All my variables in this program were reserved and not pre-initiated.

You said it: The only setup you do for the multiplier variable is mov [multiplier], byte 1. This will define 1 byte, but your program then uses mov eax, [multiplier] that will load 4 bytes. There's no absolute guarantee that the high 3 bytes would be zero.

There's also no reason to reserve 256 bytes per variable! All of your calculations involve processing dword values, so logically you would define your variables as dwords.

You seem to have devised an extremely convoluted way of printing a number, involving lots of multiplications and divisions!
For the digit_num procedure, your comment mentions "know the digits count of the answer", but I don't see you actually counting digits. All you do is establishing an elevated value for the multiplier variable. For some inputs it will work, for some other inputs it won't...

Instead of first reversing the number and then printing the reversed version, you should temporarily store the digits in a buffer (starting from the rear of the buffer) and then printing the buffer in one go.

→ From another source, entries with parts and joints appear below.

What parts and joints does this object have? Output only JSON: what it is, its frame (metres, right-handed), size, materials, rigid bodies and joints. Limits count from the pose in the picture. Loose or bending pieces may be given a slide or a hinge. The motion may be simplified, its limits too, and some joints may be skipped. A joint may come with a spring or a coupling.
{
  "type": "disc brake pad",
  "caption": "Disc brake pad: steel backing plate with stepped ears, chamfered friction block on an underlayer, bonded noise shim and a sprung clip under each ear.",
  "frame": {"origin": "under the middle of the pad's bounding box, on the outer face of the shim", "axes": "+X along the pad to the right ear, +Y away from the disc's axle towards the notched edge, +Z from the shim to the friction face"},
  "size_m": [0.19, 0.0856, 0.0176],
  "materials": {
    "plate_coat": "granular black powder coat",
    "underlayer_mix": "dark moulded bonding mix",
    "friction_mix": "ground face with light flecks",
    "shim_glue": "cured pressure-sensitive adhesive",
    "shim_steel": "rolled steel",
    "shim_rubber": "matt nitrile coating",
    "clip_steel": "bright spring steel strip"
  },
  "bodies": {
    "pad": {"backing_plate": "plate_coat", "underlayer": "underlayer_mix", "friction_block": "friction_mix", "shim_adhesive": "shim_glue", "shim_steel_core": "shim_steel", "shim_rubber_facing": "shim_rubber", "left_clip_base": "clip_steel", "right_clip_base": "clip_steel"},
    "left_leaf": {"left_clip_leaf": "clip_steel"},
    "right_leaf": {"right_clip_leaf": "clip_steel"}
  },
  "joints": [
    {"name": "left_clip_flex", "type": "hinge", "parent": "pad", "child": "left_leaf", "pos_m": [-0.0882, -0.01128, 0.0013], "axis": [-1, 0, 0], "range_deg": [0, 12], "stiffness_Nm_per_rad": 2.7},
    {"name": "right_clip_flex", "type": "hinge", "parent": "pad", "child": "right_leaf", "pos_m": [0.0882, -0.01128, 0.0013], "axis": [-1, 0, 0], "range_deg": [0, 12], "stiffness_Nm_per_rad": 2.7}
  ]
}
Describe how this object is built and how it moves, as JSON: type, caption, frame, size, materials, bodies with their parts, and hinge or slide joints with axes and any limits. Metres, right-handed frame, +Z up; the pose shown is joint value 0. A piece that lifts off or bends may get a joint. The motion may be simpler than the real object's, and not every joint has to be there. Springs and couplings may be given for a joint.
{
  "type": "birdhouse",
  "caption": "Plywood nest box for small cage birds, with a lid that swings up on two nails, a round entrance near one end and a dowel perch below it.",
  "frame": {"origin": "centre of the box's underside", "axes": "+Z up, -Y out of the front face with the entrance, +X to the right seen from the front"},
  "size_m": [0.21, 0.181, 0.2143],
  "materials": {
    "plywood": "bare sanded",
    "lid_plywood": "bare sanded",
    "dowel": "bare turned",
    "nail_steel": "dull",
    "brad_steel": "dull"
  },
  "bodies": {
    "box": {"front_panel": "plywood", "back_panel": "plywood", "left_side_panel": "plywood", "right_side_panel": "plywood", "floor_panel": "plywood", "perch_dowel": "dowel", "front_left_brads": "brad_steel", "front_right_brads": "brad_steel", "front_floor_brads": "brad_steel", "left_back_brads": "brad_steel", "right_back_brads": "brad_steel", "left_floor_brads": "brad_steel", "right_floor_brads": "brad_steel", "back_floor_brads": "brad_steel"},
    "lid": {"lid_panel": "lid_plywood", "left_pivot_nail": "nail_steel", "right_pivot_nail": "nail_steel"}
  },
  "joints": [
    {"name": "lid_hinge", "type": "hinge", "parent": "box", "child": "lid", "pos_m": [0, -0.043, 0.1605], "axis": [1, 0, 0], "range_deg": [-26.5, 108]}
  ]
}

A dword value can at most have 10 digits, so a 10-byte buffer will do:

section .text
_start:
    ; square of number
    mov  eax, 31                ; {2, 10, 20, 30, 31, 32, 65}
    imul eax, eax
    mov  [number], eax

    ; convert into ASCII digits and print
    call print_answer

    ; exit
    xor  ebx, ebx
    mov  eax, 1
    int  80h
; ---------------------------
print_answer:
    mov  ecx, answer   10    ; Address above the 10-byte buffer
    mov  ebx, 10             ; CONST
    mov  eax, [number]
.more:
    xor  edx, edx            ; Dividing EDX:EAX by 10
    div  ebx
    dec  ecx                 ; Go to next lower address
    add  edx, '0'            ; Convert remainder (EDX) to ASCII
    mov  [ecx], dl           ;  and store at next lower address
    test eax, eax            ; Test quotient (EAX)
    jnz  .more               ; More to do

    ; print
    mov  edx, answer   10    ; Address above the 10-byte buffer
    sub  edx, ecx            ;  minus address of the 1st digit gives NumberOfDigits
    mov  ebx, 1
    mov  eax, 4
    int  80h
    ret
; ---------------------------
section .bss
    number resd 1
    answer resb 10

CodePudding user response：

I'm thinking there's a misunderstanding here with how variables in assembly work.

section .bss
    ans resb 256
    digit resb 256
    left_num resb 256
    digit_count_left_num resb 256
    rev_ans resb 256
    multiplier resb 256

You might think that this is the equivalent of the following C code:

char ans[256];
char digit[256];
char left_num[256];
char digit_count_left_num[256];
char rev_ans[256];
char multiplier[256];

And it is... sort of. Unlike C, assembly has no type safety whatsoever. Any time you access memory in assembly you're typecasting it to the register size you specify in your instruction. So taking your question literally, "what is limiting the size of variables/registers in assembly", your registers "limit" the size of your variables. (Air quotes because you can use multiple registers to make up for the lack of hardware support for 64-bit integers on 32-bit hardware.)

The important takeaway here is that the CPU has no clue what type your data is intended to be. C and other such languages are just very good at creating the illusion that the CPU is aware of what your data structures actually are. The labels ans, digit, etc. are just for your convenience. They represent a memory address in the .bss section of your program. For example, if your .bss section happened to be located at address 0x40000000, the following assembly code

    mov [rev_ans], byte 0
    mov [multiplier], byte 1

gets translated by the assembler into

    mov [0x40000400], byte 0
    mov [0x40000500], byte 1

Now if you were to do a hexdump of your RAM at this point, this is what you would see:

0x40000500: 01 (This is the byte 1 you wrote to multiplier)
0x40000501: 00 (Linux wrote a 0 here for you but you didn't initialize this value)
0x40000502: 00 (Linux wrote a 0 here for you but you didn't initialize this value)
0x40000503: 00 (Linux wrote a 0 here for you but you didn't initialize this value)
etc.

From what it seems, you're intending the data to be an array of 8-bit bytes, I'm guessing this based on how you defined it. But the CPU has no knowledge of this at runtime! By using mov eax,[multiplier], you're telling the CPU that your intended data type is 32-bit. Here's what's happening (and I wish that I could change text color to illustrate this better):

0x40000500: 01 (This is loaded into the lowest 8 bits of EAX, aka AL)
0x40000501: 00 (This is loaded into lower middle 8 bits of EAX, aka AH)
0x40000502: 00 (This is loaded into the upper middle 8 bits of EAX)
0x40000503: 00 (This is loaded into the highest 8 bits of EAX)

If you had values other than zero in those memory slots, you can imagine that you'd get a weird number in eax.

Long story short, if your goal is to read 8 bits at a time, use mov al, [memory] or mov ah, [memory] rather than mov eax, [memory].